I'm a recent convert to a physical Kindle, (not being a fan of eInk screens redraw flashing - but I found a setting that flashes it less, so me and the Kindle get on ok now), I'm struck by how easy the whole purchase experience is - worryingly so (for my bank balance). For example, I was reading an old eReader.com purchase the other day that I bought in 2008 - discovered it was a 2 part work and within 5 minutes I had the next part purchased and installed on the Kindle.

Even better when I found a piece of software that let me convert my old eReader.com library into files that the Kindle could read - so that was another 70+ books I could access, some of which I couldn't buy from eReader.com today (thanks to Barnes and Nobles moronic geography restrictions).

Only thing I will say is that I wish that the quality of some of the conversions was better. I just finished one book and it was shot through with missplit words, spaces missing before after italic text, and some “interesting” typos.

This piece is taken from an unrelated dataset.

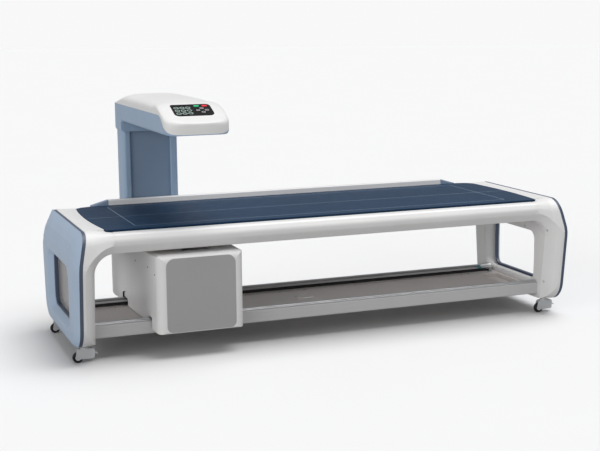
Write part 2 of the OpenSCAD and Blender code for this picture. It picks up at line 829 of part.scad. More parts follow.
// Appliance inlet with a fuse drawer, set into the back of the rear beam.
module mains_inlet() {
  color([0.08, 0.08, 0.09]) at_table()
    translate([inlet_x, rear_beam_y + rear_beam_w, inlet_z]) difference() {
      union() {
        along_y(0, 3) outline([[-34, -20, 4], [34, -20, 4], [34, 20, 4], [-34, 20, 4]]);
        along_y(-inlet_depth - 3, 1) inlet_body();
      }
      along_y(-inlet_depth, 4) outline([
        [-23, -11, 2], [3, -11, 2], [3, 6, 1], [-2, 11, 1], [-18, 11, 1], [-23, 6, 1]
      ]);
      along_y(1.5, 4) outline([[8, -11, 2], [23, -11, 2], [23, 11, 2], [8, 11, 2]]);
    }
}

// ---------- screws ----------

module screw_head() {
  difference() {
    cylinder(h = 2.4, d1 = 9, d2 = 6.5, $fn = 32);
    translate([0, 0, 1]) cylinder(h = 2, d = 3.4, $fn = 6);
  }
}

deck_screws_x = [311, 641, 955, 998];

module table_screws() {
  color([0.55, 0.55, 0.56]) at_table() {
    for (m = [0, 1]) mirror([m, 0, 0]) {
      for (y = [-1, 1]) {
        for (p = face_screws)
          translate([leg_inner_x, y * p[0], p[1]]) rotate([0, -90, 0]) screw_head();
        for (p = flare_screws)
          translate([screw_seat_x, y * p[0], p[1]]) rotate([0, -90, 0]) screw_head();
      }
      for (x = deck_screws_x)
        translate([x, beam_front_y + beam_w + 18, deck_z]) screw_head();
      for (x = deck_screws_x)
        translate([x, rear_beam_y - 60, deck_z]) screw_head();
    }
    for (x = [strap_x[0] - 38, strap_x[1] + 20])
      translate([x, rear_beam_y - 60, deck_z]) screw_head();
  }
}

// ---------- castors ----------

module at_castor(side, row) {
  at_table() translate([side * castor_x, row * castor_y, 0]) children();
}

module fork_outline() {
  translate([-trail, wheel_z]) circle(r = 13, $fn = round_fn);
  outline([
    [-trail - 11, wheel_z + 8, 0], [-trail - 4, fork_top, 12], [46, fork_top, 12],
    [44, 17, 10], [-trail + 8, 17, 3]
  ]);
}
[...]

As to the Kindle itself, I've got mine in a faux book cover (Klevercase) and it looks great. Just wish I had more control over the way that the books are presented (e.g. I've got a lot of Star Trek novels and it'd be handy to see which number in the set a particular books was - kind of like having a track id on a music album).

That said, I'm giving very serious consideration to trading back some of my sci-fi paperbacks to get money off of the digital versions - since the latter would be a lot easier to access than having to wade through closets, lofts, etc looking for that must-read volume!
I'll consider buying a Kindle when the price drops to about £25, and my local library service starts lending ebooks. Meanwhile I'll continue to obtain 95% of my books for free from said library service, with the remainder being impulse secondhand purchases for no more than 50p a book.

Summary:- I'll probably never own an ebook reader.
For something like a 700 page C++ reference book, there's just no replacing the physical, real thing - imho.
True, but it can be used as a reference /back up unit and the ability to carry lots of books with you all the time is a plus for the Kindle and other e-readers.